● **GIVEN REQUEST**
Extract, word for word, every line from the one containing "pieces.update(screws())" through the one containing "UP = Vector((0, 0, 1))", with both end lines kept.

--- start MATERIAL ---

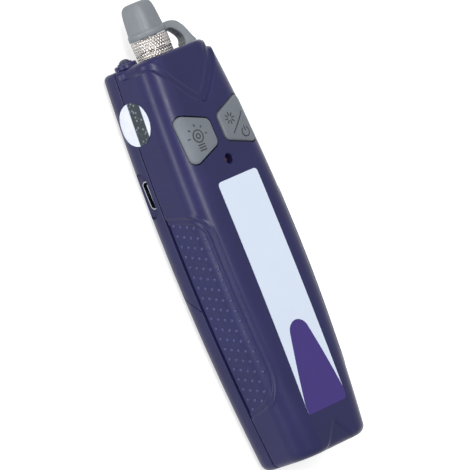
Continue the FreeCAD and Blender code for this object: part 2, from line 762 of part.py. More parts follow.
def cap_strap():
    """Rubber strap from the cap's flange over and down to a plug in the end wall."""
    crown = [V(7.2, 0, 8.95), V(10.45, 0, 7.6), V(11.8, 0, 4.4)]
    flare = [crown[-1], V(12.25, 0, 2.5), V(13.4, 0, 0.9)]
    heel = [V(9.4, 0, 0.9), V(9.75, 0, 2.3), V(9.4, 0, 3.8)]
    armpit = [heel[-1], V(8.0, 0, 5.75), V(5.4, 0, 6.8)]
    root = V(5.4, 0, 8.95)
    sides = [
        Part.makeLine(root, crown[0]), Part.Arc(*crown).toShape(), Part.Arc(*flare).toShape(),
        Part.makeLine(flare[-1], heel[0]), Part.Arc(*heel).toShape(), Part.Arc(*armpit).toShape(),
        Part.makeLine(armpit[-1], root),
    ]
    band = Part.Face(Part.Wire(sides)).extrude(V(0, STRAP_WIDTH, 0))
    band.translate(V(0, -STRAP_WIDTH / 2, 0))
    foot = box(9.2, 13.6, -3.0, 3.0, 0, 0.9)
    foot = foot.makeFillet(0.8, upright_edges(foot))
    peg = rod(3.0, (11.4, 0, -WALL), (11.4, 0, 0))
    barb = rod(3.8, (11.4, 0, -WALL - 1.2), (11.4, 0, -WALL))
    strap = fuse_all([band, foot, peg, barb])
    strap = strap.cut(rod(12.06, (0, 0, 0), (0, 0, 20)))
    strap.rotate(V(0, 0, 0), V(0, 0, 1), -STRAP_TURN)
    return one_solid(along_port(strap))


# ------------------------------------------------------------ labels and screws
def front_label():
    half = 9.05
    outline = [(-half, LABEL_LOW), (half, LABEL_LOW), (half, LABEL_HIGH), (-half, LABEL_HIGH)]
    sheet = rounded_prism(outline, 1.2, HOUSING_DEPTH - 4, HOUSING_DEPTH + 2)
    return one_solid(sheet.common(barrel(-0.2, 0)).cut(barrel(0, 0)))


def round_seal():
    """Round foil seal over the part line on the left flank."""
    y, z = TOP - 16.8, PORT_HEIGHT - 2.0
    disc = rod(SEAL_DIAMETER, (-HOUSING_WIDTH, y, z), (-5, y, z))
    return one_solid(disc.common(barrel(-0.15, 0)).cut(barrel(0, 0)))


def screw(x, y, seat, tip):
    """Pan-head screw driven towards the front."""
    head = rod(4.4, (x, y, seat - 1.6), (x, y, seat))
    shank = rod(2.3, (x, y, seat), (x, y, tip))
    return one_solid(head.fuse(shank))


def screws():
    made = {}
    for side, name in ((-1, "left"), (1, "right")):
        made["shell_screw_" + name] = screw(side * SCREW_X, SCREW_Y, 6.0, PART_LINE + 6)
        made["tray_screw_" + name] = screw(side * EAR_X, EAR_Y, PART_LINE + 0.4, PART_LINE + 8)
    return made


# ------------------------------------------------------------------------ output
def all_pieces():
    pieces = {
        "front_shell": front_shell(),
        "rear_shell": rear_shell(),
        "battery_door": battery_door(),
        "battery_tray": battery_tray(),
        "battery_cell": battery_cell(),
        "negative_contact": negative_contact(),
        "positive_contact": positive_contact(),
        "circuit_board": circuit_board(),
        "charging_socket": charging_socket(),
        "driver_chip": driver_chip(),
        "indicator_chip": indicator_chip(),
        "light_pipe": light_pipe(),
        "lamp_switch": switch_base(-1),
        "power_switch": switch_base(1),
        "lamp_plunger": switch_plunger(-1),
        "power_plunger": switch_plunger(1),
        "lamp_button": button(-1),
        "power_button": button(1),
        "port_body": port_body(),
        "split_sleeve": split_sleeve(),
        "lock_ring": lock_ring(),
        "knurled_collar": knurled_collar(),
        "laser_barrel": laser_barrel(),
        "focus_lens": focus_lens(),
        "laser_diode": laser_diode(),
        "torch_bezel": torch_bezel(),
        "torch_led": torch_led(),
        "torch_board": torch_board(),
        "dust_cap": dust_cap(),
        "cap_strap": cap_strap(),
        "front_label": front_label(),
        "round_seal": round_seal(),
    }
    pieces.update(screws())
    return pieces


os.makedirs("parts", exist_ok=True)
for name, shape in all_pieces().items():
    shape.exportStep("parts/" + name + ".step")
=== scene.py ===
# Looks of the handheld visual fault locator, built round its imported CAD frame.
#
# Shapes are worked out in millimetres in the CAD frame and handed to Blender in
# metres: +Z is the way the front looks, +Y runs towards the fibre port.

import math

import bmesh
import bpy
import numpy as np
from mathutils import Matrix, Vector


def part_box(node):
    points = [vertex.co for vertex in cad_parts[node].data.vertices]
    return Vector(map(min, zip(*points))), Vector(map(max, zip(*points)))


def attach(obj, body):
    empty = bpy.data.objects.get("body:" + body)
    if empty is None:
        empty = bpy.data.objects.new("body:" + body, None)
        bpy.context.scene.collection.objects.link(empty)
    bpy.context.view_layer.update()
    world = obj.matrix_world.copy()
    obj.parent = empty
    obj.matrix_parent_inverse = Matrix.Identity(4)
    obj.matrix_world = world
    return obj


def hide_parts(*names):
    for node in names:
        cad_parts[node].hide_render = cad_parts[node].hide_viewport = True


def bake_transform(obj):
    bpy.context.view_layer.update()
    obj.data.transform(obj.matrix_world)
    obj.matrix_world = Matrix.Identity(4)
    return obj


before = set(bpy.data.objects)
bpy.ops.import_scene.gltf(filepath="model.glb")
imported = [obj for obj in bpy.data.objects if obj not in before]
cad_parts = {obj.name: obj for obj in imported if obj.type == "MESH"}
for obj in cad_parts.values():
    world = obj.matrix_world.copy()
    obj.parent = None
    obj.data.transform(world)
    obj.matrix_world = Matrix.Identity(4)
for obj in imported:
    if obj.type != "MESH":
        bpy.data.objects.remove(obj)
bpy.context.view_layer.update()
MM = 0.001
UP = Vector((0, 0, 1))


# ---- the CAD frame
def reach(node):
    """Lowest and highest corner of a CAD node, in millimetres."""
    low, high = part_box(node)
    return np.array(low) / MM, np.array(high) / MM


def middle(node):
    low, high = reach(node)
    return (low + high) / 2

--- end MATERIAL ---

● **OUTPUT OF THE TASK**
    pieces.update(screws())
    return pieces


os.makedirs("parts", exist_ok=True)
for name, shape in all_pieces().items():
    shape.exportStep("parts/" + name + ".step")
=== scene.py ===
# Looks of the handheld visual fault locator, built round its imported CAD frame.
#
# Shapes are worked out in millimetres in the CAD frame and handed to Blender in
# metres: +Z is the way the front looks, +Y runs towards the fibre port.

import math

import bmesh
import bpy
import numpy as np
from mathutils import Matrix, Vector


def part_box(node):
    points = [vertex.co for vertex in cad_parts[node].data.vertices]
    return Vector(map(min, zip(*points))), Vector(map(max, zip(*points)))


def attach(obj, body):
    empty = bpy.data.objects.get("body:" + body)
    if empty is None:
        empty = bpy.data.objects.new("body:" + body, None)
        bpy.context.scene.collection.objects.link(empty)
    bpy.context.view_layer.update()
    world = obj.matrix_world.copy()
    obj.parent = empty
    obj.matrix_parent_inverse = Matrix.Identity(4)
    obj.matrix_world = world
    return obj


def hide_parts(*names):
    for node in names:
        cad_parts[node].hide_render = cad_parts[node].hide_viewport = True


def bake_transform(obj):
    bpy.context.view_layer.update()
    obj.data.transform(obj.matrix_world)
    obj.matrix_world = Matrix.Identity(4)
    return obj


before = set(bpy.data.objects)
bpy.ops.import_scene.gltf(filepath="model.glb")
imported = [obj for obj in bpy.data.objects if obj not in before]
cad_parts = {obj.name: obj for obj in imported if obj.type == "MESH"}
for obj in cad_parts.values():
    world = obj.matrix_world.copy()
    obj.parent = None
    obj.data.transform(world)
    obj.matrix_world = Matrix.Identity(4)
for obj in imported:
    if obj.type != "MESH":
        bpy.data.objects.remove(obj)
bpy.context.view_layer.update()
MM = 0.001
UP = Vector((0, 0, 1))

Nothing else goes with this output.